[Dataset records]
----

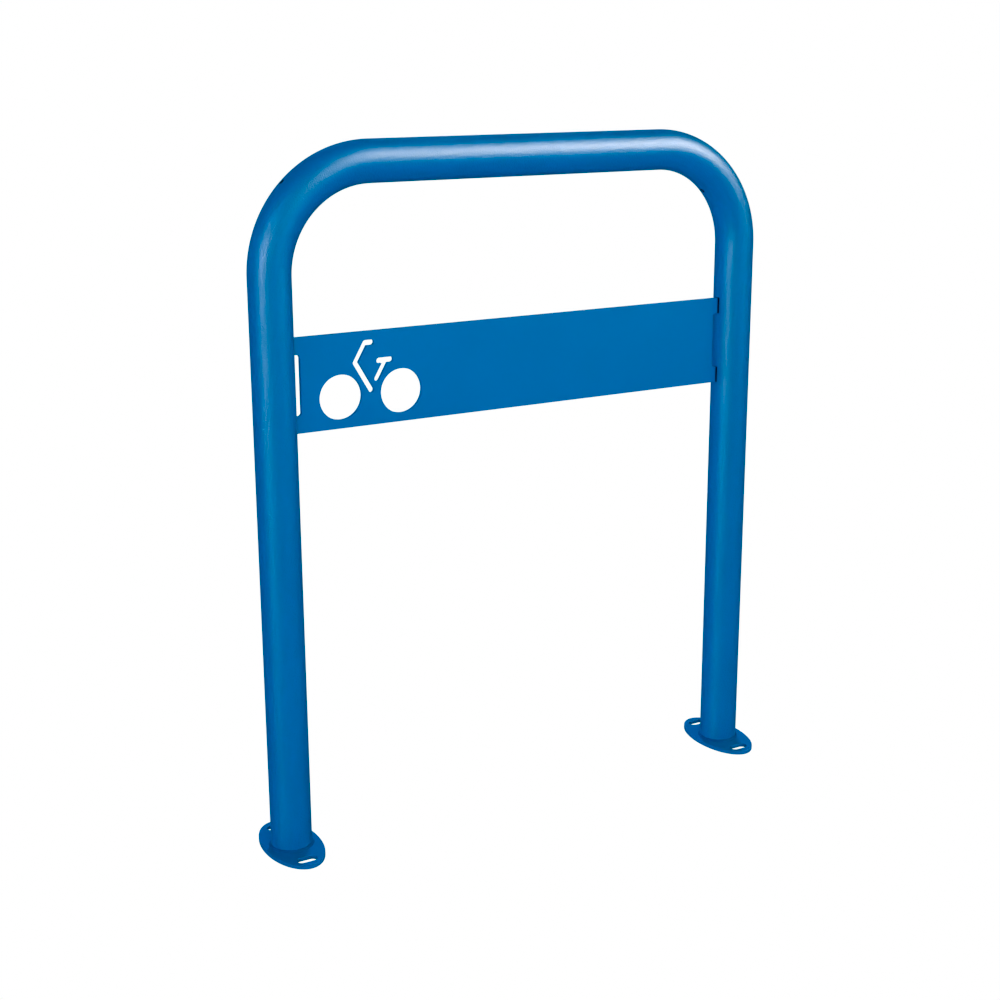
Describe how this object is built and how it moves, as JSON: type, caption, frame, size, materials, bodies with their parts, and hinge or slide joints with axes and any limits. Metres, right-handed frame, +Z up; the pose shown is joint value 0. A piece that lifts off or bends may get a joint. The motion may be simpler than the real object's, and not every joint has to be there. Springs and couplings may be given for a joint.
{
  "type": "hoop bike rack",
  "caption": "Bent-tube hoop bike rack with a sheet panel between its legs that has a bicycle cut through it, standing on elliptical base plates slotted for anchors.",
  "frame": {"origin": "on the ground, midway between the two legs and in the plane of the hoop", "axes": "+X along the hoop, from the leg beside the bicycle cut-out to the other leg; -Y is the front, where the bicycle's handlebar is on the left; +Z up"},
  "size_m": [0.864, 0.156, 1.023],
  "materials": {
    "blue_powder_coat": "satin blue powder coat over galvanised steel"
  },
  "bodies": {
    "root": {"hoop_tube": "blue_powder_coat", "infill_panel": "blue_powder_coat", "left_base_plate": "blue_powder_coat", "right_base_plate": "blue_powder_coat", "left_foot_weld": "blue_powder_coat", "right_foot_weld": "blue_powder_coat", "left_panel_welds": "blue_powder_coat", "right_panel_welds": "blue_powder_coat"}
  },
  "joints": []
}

----

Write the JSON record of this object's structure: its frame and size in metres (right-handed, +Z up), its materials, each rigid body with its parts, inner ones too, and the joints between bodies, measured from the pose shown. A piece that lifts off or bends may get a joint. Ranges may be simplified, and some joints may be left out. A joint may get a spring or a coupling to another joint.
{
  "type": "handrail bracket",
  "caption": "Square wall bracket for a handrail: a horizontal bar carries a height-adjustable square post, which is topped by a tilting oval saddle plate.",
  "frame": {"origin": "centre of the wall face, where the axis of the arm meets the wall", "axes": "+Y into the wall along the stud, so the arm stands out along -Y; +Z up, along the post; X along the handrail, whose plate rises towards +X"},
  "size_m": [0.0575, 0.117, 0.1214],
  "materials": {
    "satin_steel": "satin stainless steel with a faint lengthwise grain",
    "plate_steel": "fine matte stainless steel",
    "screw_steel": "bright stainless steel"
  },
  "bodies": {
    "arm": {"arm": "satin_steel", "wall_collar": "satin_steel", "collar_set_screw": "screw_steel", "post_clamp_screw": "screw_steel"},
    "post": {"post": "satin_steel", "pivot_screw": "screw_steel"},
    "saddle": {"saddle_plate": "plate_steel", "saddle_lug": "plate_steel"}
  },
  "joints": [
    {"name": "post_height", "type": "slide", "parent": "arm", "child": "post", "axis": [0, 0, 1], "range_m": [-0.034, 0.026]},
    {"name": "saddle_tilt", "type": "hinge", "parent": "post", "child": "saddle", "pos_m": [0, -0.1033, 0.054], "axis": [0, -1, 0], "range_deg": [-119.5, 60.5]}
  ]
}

----

-- Short task --
Reproduce each line from the records that contains the word "object".

-- Answer for this exercise --
Describe how this object is built and how it moves, as JSON: type, caption, frame, size, materials, bodies with their parts, and hinge or slide joints with axes and any limits. Metres, right-handed frame, +Z up; the pose shown is joint value 0. A piece that lifts off or bends may get a joint. The motion may be simpler than the real object's, and not every joint has to be there. Springs and couplings may be given for a joint.
Write the JSON record of this object's structure: its frame and size in metres (right-handed, +Z up), its materials, each rigid body with its parts, inner ones too, and the joints between bodies, measured from the pose shown. A piece that lifts off or bends may get a joint. Ranges may be simplified, and some joints may be left out. A joint may get a spring or a coupling to another joint.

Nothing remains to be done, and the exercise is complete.